Other steps were recommended.

Mr. Wilcox said he hopes that the Lagoon Pond will shortly become included in the Massachusetts Estuaries Management Program, a state plan where scientists collect information about the pond and develop computer models. The town and the state share in the cost of the work, with the town paying 40 per cent and the state paying 60 per cent. Mr. Wilcox said the program can be very helpful. Shellfish officials from Edgartown, where the program is in place in the Edgartown Great Pond, chimed in with an endorsement.

"It sounds complicated but it's not. They'll come and set up a lab at your town highway barn," said Edgartown shellfish constable Paul Bagnall. "What I like about it is it feeds the town knowledge but it doesn't tell you what to do," he said.
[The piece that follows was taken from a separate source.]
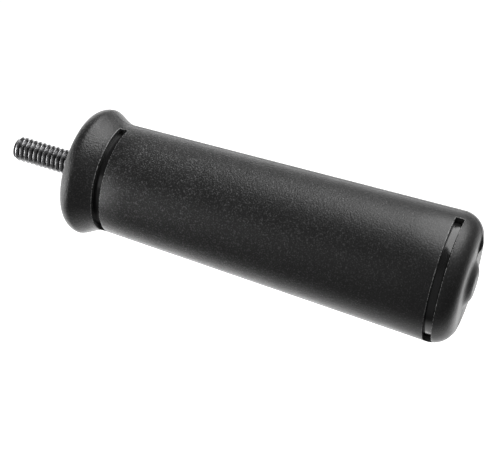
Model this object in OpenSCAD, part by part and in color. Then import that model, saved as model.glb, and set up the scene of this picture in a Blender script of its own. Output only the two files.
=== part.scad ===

The town paid $40,000 last year for its share of the Edgartown Great Pond program.

Citing experience, Edgartown shellfish officials also gave the thumbs-up to dredging. Mr. Bagnall said the scallop crop in Cape Pogue Pond had seen a period of decline but has improved since the town did a judicious dredging project a couple of years ago. Edgartown owns a dredge which is available for hire.

The discussion returned to an earlier theme: septic system upgrades and homeowner education. Mr. Karney said the shellfish group had applied for a grant last year to produce a pamphlet for homeowners, but the grant application was not successful and the project had to be put on hold.

One Oak Bluffs resident who attended the meeting called it a key issue.

"One of the biggest problems is lawns," said William Shay. "Look around the Lagoon and you can easily see that there seems to be a competition for who has the greenest lawn. We need to help people understand that a brown lawn is an honorable one," he said.

The group agreed to continue the discussion in the fall.